### Set task
Render every entry verbatim.

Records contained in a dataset
________________

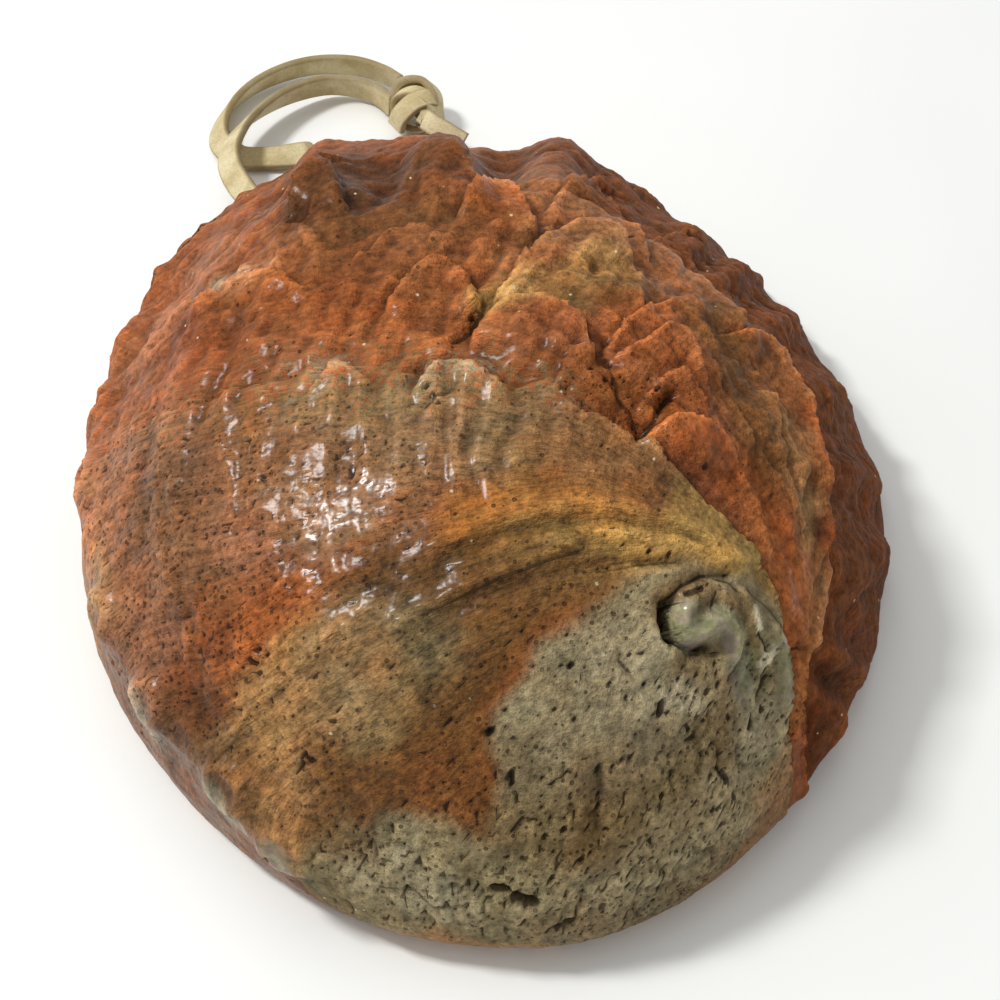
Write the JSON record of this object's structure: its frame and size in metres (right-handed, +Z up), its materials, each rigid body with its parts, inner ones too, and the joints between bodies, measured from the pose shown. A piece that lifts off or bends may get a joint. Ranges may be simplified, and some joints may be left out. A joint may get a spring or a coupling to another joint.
{
  "type": "abalone shell",
  "caption": "Domed ear-shaped sea shell with a row of pores along one side, resting mouth down, with a knotted leather lace looped through its pores.",
  "frame": {"origin": "middle of the shell's base, on the surface it rests on", "axes": "+Z up through the dome, +Y along the shell's length towards its front edge and the lace, +X towards its growing lip, away from the row of pores"},
  "size_m": [0.152, 0.2338, 0.0623],
  "materials": {
    "shell": "wet-looking gloss over rough, pitted layers",
    "lace": "matt"
  },
  "bodies": {
    "root": {"shell": "shell", "lace": "lace", "lace_knot": "lace"}
  },
  "joints": []
}
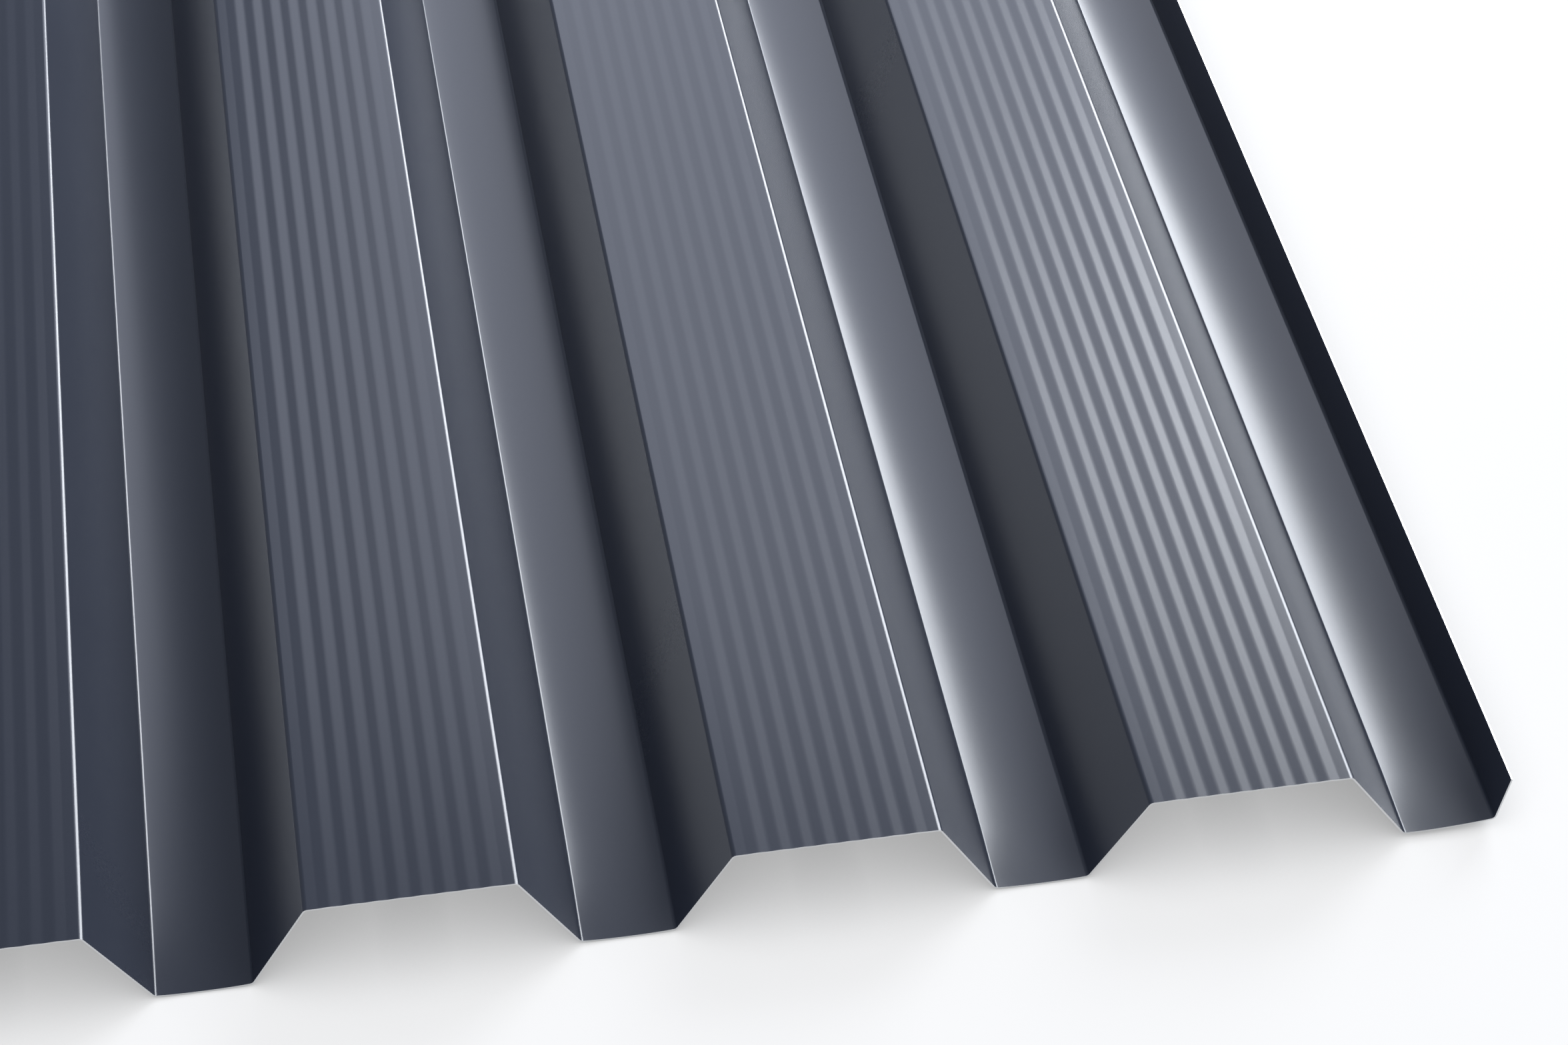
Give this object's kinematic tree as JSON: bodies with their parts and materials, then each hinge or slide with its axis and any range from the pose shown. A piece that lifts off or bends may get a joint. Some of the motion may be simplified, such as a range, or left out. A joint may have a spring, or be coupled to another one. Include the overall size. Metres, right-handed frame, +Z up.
{
  "type": "trapezoidal corrugated metal sheet",
  "caption": "Trapezoidal profiled metal sheet with wide finely ribbed pans, narrow plain troughs and a short lap leg along each long edge.",
  "frame": {"origin": "centre of the sheet's footprint, on the floor it lies on", "axes": "+Y along the sheet's length, +X across its troughs, +Z up out of the ribbed pans"},
  "size_m": [0.9722, 2, 0.044],
  "materials": {
    "coated_steel": "satin anthracite coil coating on galvanized steel"
  },
  "bodies": {
    "root": {"trapezoidal_sheet": "coated_steel"}
  },
  "joints": []
}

________________

### Answer to this exercise
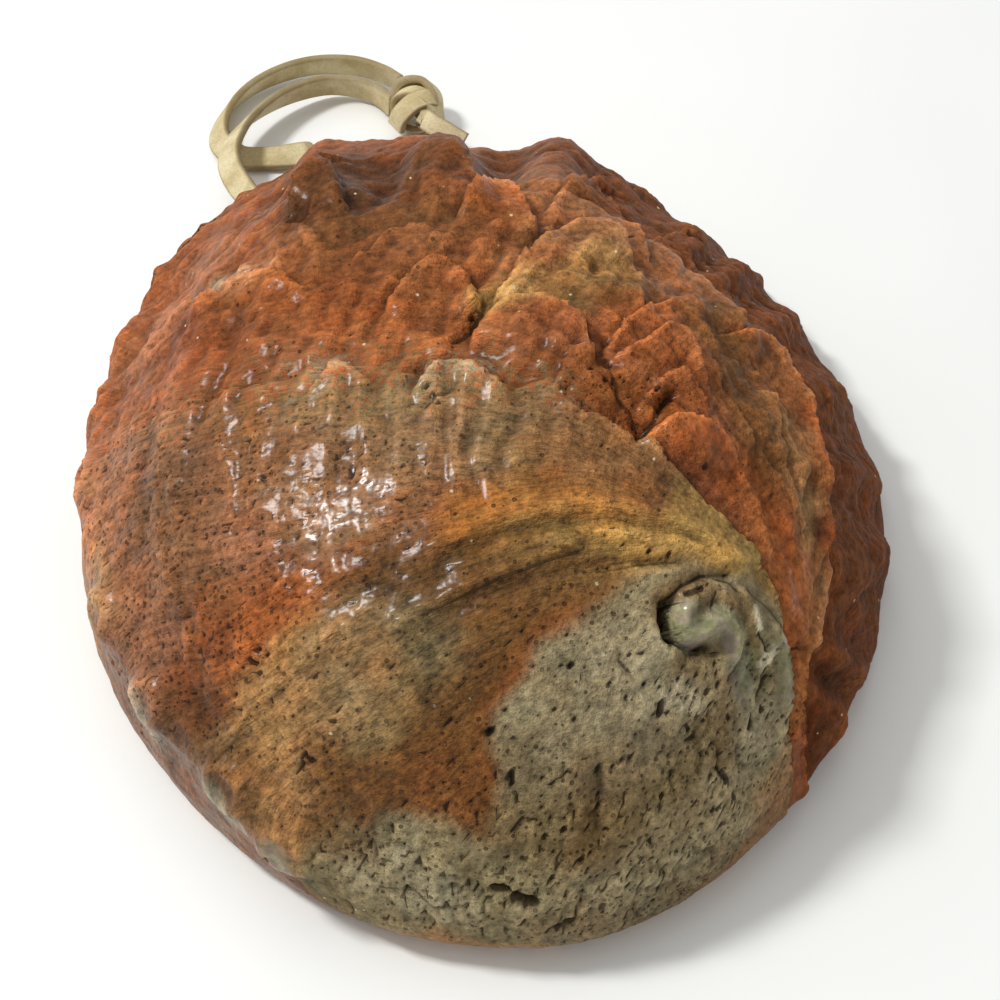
Write the JSON record of this object's structure: its frame and size in metres (right-handed, +Z up), its materials, each rigid body with its parts, inner ones too, and the joints between bodies, measured from the pose shown. A piece that lifts off or bends may get a joint. Ranges may be simplified, and some joints may be left out. A joint may get a spring or a coupling to another joint.
{
  "type": "abalone shell",
  "caption": "Domed ear-shaped sea shell with a row of pores along one side, resting mouth down, with a knotted leather lace looped through its pores.",
  "frame": {"origin": "middle of the shell's base, on the surface it rests on", "axes": "+Z up through the dome, +Y along the shell's length towards its front edge and the lace, +X towards its growing lip, away from the row of pores"},
  "size_m": [0.152, 0.2338, 0.0623],
  "materials": {
    "shell": "wet-looking gloss over rough, pitted layers",
    "lace": "matt"
  },
  "bodies": {
    "root": {"shell": "shell", "lace": "lace", "lace_knot": "lace"}
  },
  "joints": []
}
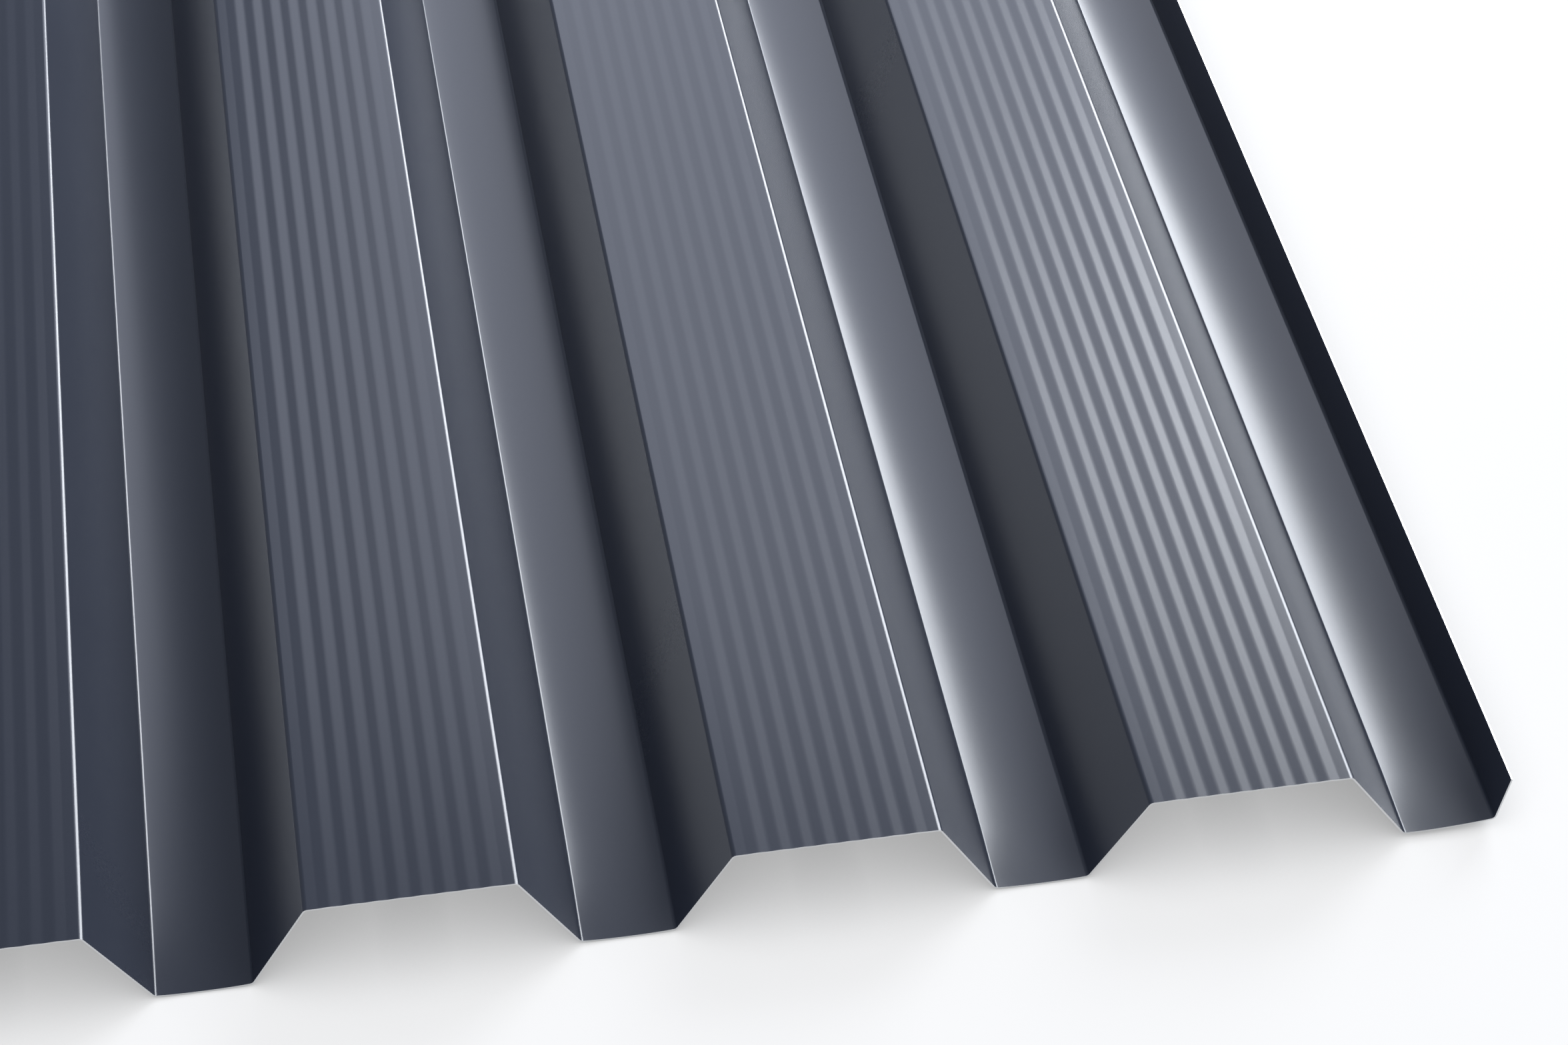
Give this object's kinematic tree as JSON: bodies with their parts and materials, then each hinge or slide with its axis and any range from the pose shown. A piece that lifts off or bends may get a joint. Some of the motion may be simplified, such as a range, or left out. A joint may have a spring, or be coupled to another one. Include the overall size. Metres, right-handed frame, +Z up.
{
  "type": "trapezoidal corrugated metal sheet",
  "caption": "Trapezoidal profiled metal sheet with wide finely ribbed pans, narrow plain troughs and a short lap leg along each long edge.",
  "frame": {"origin": "centre of the sheet's footprint, on the floor it lies on", "axes": "+Y along the sheet's length, +X across its troughs, +Z up out of the ribbed pans"},
  "size_m": [0.9722, 2, 0.044],
  "materials": {
    "coated_steel": "satin anthracite coil coating on galvanized steel"
  },
  "bodies": {
    "root": {"trapezoidal_sheet": "coated_steel"}
  },
  "joints": []
}